In which season the measured warming trend is more trustworthy? In the Warm season, the estimated trend has a lower signal-to-noise ratio as both interannual variability and instrumental bias contributes to the uncertainty. While in the Cold season, the only uncertainty is the instrumental bias ~N(b, sigma). Thus we trust the Cold season-observed long-term trend.
Furthermore, what if we consider the improvement of the instrumental measurement? In that scenario, \|b\| and sigma tends to 0 as a function of time. Given a constant long-term warming trend, we could naturally use the recent measured trend to calibrate the estimated trend in the old days.
I know this thinking is quite idealized even naive, but it inspired me, instead of simply using the annual mean value, using an episode mean value in the seasonal cycle with the smallest power in interannual spectral band, to estimate the long-term trend, could give us a larger signal-to-noise ratio. The ENSO signal just exhibits the smallest variability in boreal spring.
This idea comes from composing the 20C work. The above simple model was built when revising the IJC manuscript and discussed with Francis. The simple model could be helpful to understand the simple & idealized theory.
While the idea might be too difficult to express in the paper, and both the reviewers from Science Bulletin and IJC asked me why the springtime is so special.
Science Bulletin (rejected) Reviewer Comment: Why are the results different from Vecchi et al. (2006, doi:10.1038/nature04744)? Is it because Vecchi used annual data, but the authors focused on spring? Vecchi focused more on seal level pressure and surface wind stress, which are direct measures of the overturning circulation. This paper, however, mainly focuses on precipitation and clouds, which do not show the same information. For example, precipitation would increase with warming due to increasing water vapor, regardless of the circulation strength. Increasing cloud cover would not directly suggest stronger circulation, as there is litter information about the cloud types (deep vs. shallow). In addition, what makes spring so special?
IJC Reviewer Comment: The study points out the recent intensification of convection over WEP which is seasonally dependent. What lead to this result or why this seasonal dependence, which is not very clear to me?
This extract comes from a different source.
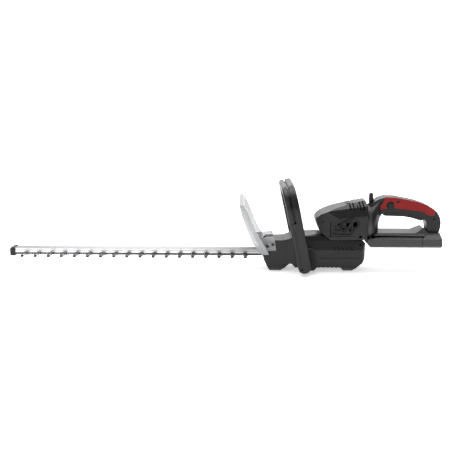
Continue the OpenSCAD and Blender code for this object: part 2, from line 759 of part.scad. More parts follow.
// ---- hand shield ----
shield_base_z = bar_top + 3;
module shield_front_line(d, t) {
    base = nose_x - 8;
    polygon([
        [base - 47.5 + d, shield_top + 1], [base - 40 + d, shield_top - 26], [base - 27 + d, shield_top - 63],
        [base - 15 + d, shield_top - 94], [base - 2 + d, shield_top - 116], [base + 9 + d, shield_top - 130],
        [base + 9 + d + t, shield_top - 130], [base + 4 + t + d, shield_top - 116],
        [base - 7 + d + t, shield_top - 94], [base - 24 + d + t, shield_top - 63],
        [base - 39 + d + t, shield_top - 26], [base - 47 + d + t * 0.6, shield_top + 1]
    ]);
}
module shield_outline(d) {
    half = shield_w / 2;
    offset(delta = -d) polygon([
        [-half + 9, shield_top], [-half, shield_top - 10], [-half + 2, shield_top - 26],
        [-half + 8, shield_top - 63], [-half + 25, shield_top - 94], [-46, 52], [-37, 41],
        [37, 41], [46, 52], [half - 25, shield_top - 94],
        [half - 8, shield_top - 63], [half - 2, shield_top - 26], [half, shield_top - 10],
        [half - 9, shield_top]
    ]);
}
flange_y = nose_half + 1.7;
shield_screw_places = [[nose_x + 12, 62], [nose_x + 24, 66]];
module hand_shield() {
    color([0.85, 0.87, 0.88, 0.45]) difference() {
        union() {
            intersection() {
                along_x(nose_x - 80, nose_x + 40) shield_outline(0);
                along_y(-shield_w, shield_w) shield_front_line(0, shield_t);
            }
            difference() {
                intersection() {
                    along_x(nose_x - 80, nose_x + 40) shield_outline(0);
                    along_y(-shield_w, shield_w) shield_front_line(0, 16);
                }
                along_x(nose_x - 80, nose_x + 60) shield_outline(shield_t);
            }
            both_sides() along_y(flange_y, flange_y + shield_t) polygon([
                [nose_x - 4, 46], [nose_x + 10, 50], [nose_x + 33, 52], [nose_x + 27, 84], [nose_x, 82],
                [nose_x - 14, 80]
            ]);
        }
        block([nose_x - 60, nose_x + 40], [-bar_w / 2 - 3, bar_w / 2 + 3], [0, shield_base_z]);
        // room for the nose
        block([nose_x - 0.6, nose_x + 40], [-flange_y, flange_y], [0, 100]);
        for (p = shield_screw_places) translate([p[0], 0, p[1]]) rod_y(1.7, -flange_y - 8, flange_y + 8);
    }
}

module shield_screws() {
    color(steel) both_sides() for (p = shield_screw_places) translate([p[0], 0, p[1]]) {
        rod_y(1.6, flange_y - 5, flange_y + shield_t + 0.01);
        rod_y(3.4, flange_y + shield_t, flange_y + shield_t + 2);
    }
}

// ---- loop handle ----
loop_foot_x = case_front + 8;
loop_foot_z = 12;
pad_x0 = loop_foot_x - 34;
pad_x1 = loop_foot_x + 12;
pad_outer = body_half + 17;
loop_len = (loop_top - loop_foot_z) / cos(loop_lean) - loop_d * tan(loop_lean) * 0.5;
// The loop's outline, filled in from x0 to x1 in its own lean, d is the inset from its outer edge
module loop_block(x0, x1, d) {
    half = loop_w / 2 - d;
    foot = pad_outer + loop_t - d;
    corner = 52 - d;
    top = loop_len - d;
    side_z = top - corner;
    both_sides() translate([0, half - corner, side_z]) rod_x(corner, x0, x1);
    along_x(x0, x1) polygon([
        [-half + corner, top], [half - corner, top], [half, side_z], [foot, 12], [foot, -1],
        [-foot, -1], [-foot, 12], [-half, side_z]
    ]);
}
// The loop seen from the side, with rounded feet
module loop_side() {
    foot_r = 11;
    for (x = [-loop_d + foot_r, -foot_r]) translate([x, foot_r]) circle(r = foot_r);
    translate([-loop_d + foot_r, 0]) square([loop_d - 2 * foot_r, foot_r]);
    translate([-loop_d, foot_r]) square([loop_d, loop_len]);
}
module lean() { translate([loop_foot_x, 0, loop_foot_z]) rotate([0, -loop_lean, 0]) children(); }
module loop_band(x0, x1, z0, grow) {
    lean() intersection() {
        difference() {
            loop_block(x0, x1, -grow);
            loop_block(x0 - 1, x1 + 1, loop_t + grow);
        }
        block([x0 - 1, x1 + 1], [-loop_w, loop_w], [z0, loop_len + 10]);
    }
}
bar_end_z = 120;
bail_d = 12;
bail_gap = 0.4;
bail_back = -loop_d + bail_d + bar_travel + bail_gap;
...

It would be more informative to the readers if the authors quantitatively completely elaborate this point further by describing these aspects clearly from the previous studies (e.g, Lee et al 2016; take any previous study showing the climatological seasonal cycle of WEP convection).
Reply:
At least two factors contribute to the special role of boreal spring in seasonal cycle. First, during the last several decades, precipitation strengthens most significantly in boreal spring over the WEP-MC. The positive trend of springtime rainfall is above 2.5 [mm day−1 (35yr)−1], accounting for more than 40% of the 35-year climatological MAM mean rainfall of the WEP-MC. In contrast, other seasons only show slightly increasing trends (Li et al., 2016). This fact serves to motivate us to investigate the question in the whole 20th Century. The second reason, which was added in L123–127, is that during boreal spring there is smaller observational uncertainty in the long-term climatic measurement. The following will explain how this interesting mechanism works.
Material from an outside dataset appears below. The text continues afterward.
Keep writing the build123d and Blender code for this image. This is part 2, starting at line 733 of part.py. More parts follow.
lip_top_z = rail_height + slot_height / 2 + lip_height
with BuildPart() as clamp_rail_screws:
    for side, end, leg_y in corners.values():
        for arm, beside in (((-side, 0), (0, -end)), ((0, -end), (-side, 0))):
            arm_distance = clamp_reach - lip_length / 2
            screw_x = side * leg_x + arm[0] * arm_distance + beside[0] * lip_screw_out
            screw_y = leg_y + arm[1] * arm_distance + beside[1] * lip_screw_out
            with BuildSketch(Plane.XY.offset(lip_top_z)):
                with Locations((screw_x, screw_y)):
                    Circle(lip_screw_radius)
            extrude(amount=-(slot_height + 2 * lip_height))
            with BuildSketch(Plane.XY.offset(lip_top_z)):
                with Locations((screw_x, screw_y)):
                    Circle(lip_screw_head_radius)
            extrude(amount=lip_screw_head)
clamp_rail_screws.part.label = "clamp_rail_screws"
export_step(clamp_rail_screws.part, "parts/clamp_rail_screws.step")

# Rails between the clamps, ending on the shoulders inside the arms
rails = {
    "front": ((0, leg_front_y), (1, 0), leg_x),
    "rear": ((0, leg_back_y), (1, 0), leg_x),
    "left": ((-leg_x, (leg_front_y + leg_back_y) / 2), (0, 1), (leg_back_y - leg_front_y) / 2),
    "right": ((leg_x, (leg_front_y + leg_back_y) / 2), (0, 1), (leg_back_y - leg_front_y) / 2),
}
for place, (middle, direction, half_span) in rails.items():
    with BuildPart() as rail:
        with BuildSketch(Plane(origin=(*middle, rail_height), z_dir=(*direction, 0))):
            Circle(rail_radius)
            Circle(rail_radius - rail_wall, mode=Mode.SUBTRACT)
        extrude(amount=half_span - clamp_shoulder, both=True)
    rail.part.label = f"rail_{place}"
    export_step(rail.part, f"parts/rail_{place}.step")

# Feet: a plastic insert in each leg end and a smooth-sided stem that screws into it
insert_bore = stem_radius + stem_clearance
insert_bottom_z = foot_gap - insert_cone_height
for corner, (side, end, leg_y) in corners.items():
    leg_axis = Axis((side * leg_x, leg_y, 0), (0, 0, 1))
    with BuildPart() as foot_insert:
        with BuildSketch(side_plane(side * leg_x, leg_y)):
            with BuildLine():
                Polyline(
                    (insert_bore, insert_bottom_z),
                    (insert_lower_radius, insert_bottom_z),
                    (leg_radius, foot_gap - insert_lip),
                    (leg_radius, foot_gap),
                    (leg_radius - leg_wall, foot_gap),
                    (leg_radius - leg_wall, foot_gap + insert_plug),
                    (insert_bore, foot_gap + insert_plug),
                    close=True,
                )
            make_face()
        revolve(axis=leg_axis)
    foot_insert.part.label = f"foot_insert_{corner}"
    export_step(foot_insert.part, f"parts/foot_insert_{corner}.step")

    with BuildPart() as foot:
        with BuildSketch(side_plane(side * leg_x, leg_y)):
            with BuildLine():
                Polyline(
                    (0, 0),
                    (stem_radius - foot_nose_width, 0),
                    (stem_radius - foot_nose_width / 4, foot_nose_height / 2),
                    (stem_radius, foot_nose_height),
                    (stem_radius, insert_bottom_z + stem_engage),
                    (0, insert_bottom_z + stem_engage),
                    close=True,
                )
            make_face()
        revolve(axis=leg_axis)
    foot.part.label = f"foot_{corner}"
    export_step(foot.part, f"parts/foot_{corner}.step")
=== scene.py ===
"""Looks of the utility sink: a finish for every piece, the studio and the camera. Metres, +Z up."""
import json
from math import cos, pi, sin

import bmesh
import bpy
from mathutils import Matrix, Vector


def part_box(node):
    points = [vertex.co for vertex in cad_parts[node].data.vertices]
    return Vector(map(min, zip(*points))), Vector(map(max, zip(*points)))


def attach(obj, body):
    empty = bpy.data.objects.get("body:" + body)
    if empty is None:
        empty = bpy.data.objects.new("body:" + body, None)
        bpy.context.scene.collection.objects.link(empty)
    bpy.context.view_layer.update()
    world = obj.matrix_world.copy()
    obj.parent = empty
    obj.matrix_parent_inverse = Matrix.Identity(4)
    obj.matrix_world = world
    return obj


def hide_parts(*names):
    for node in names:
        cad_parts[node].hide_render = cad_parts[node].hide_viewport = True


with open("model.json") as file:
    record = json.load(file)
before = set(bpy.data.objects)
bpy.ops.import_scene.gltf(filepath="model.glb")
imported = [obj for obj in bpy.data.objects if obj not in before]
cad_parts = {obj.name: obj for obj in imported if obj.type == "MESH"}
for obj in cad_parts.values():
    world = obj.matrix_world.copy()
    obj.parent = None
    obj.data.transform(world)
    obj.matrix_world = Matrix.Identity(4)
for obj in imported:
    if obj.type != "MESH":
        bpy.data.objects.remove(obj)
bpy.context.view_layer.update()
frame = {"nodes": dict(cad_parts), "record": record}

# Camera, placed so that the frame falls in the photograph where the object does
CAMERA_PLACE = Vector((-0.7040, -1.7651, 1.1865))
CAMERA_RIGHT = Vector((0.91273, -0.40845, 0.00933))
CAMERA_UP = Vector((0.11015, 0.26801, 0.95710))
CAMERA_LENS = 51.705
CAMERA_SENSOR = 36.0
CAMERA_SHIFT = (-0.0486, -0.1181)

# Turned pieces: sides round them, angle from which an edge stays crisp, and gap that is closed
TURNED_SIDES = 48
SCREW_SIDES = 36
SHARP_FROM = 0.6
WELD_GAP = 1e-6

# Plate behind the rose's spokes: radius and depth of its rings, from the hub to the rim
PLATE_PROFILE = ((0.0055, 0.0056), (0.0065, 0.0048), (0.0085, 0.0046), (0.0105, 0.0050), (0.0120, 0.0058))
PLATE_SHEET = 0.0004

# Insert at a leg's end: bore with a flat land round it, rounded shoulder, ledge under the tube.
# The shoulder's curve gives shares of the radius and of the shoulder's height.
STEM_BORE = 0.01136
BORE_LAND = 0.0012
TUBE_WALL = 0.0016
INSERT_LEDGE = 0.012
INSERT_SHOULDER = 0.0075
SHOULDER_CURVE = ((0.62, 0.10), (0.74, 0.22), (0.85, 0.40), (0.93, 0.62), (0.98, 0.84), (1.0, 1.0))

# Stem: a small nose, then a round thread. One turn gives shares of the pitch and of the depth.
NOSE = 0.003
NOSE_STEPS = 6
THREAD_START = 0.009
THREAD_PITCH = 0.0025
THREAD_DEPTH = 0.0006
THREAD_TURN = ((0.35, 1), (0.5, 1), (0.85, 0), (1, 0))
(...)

Using the data sets in spring is a natural way to filter the uncertainty caused by inter-annual variability. We assume that the bias (residual sum of squares) of long-term trend estimation of climatic elements originates from two parts: one is the uncertainty caused by natural variability, and the other is the instrumental bias. Specifically, imagining a virtual world with only nearly constant long-term trend but no periodical natural oscillation, as the instrumental bias decreases as a function of time due to the improvement of technology, we can use the recent trend to calibrate the previous larger-biased measurement. Fig. R1 is a sketch to interpret the technique: the band within the dashed green lines shows the convinced long-term trend range.
Figure R1. A sketch to interpret the reduction in linear trend uncertainty in a virtual world without periodical natural variability
Therefore, if we can lock an episode in the seasonal cycle with the minimum natural oscillated variability, we are more confident to believe the long-term trend derived from the data within this episode. Next we show the boreal spring is the special episode in this study.
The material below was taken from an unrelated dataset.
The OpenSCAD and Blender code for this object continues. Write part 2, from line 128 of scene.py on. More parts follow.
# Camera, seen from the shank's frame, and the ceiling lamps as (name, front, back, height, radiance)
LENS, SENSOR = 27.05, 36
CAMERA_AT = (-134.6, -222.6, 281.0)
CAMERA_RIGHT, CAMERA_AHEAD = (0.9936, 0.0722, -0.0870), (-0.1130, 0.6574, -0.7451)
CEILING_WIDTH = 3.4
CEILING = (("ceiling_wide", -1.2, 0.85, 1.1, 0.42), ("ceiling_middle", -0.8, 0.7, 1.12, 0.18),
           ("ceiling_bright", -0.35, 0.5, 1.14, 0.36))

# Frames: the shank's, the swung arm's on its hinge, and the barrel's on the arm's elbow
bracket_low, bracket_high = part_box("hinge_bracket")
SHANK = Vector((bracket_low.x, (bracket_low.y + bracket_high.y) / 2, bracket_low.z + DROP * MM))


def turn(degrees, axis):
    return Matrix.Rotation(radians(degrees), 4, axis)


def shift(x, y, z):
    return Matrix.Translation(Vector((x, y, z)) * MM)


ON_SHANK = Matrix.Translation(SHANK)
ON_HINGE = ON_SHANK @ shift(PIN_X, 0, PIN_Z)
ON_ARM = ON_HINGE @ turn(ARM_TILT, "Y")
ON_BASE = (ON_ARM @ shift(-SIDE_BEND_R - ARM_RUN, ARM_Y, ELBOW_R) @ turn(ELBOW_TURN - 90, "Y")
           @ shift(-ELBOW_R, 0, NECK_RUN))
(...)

Fig. R2 displays the mean SLP and SLP differences between Tahiti and Darwin. As shown in the black boxes in Figs. R2a-b, springtime undertakes the lowest variation among the annual cycle. Using springtime mean values instead of simply annual mean values to calculate long-term trend, we can naturally filter the uncertainty contributed by natural oscillated variabilities. As the dominant inter-annual variability in the climate system is ENSO, the unique low variability feature of boreal spring comes from the seasonality of ENSO. Webster and Yang (1992) discussed the seasonality of the ENSO, and indicated that the spring is the ENSO developing or decaying season when the equatorial pressure gradient was the weakest.
Figure R2. Mean sea level pressure and difference of mean sea level pressure between Tahiti and Darwin (the shaded areas demonstrate the ranges within a ±1 standard deviation), after Yang et al. (2017).
Reference
Yang S, Deng K, and Duan W. The alternative interaction of the monsoon and ENSO: the effects of annual cycle and spring predictability barrier (in Chinese). Chinese Journal of Atmospheric Sciences, 2018. 42(3), 570-589
Updated 2020-06-20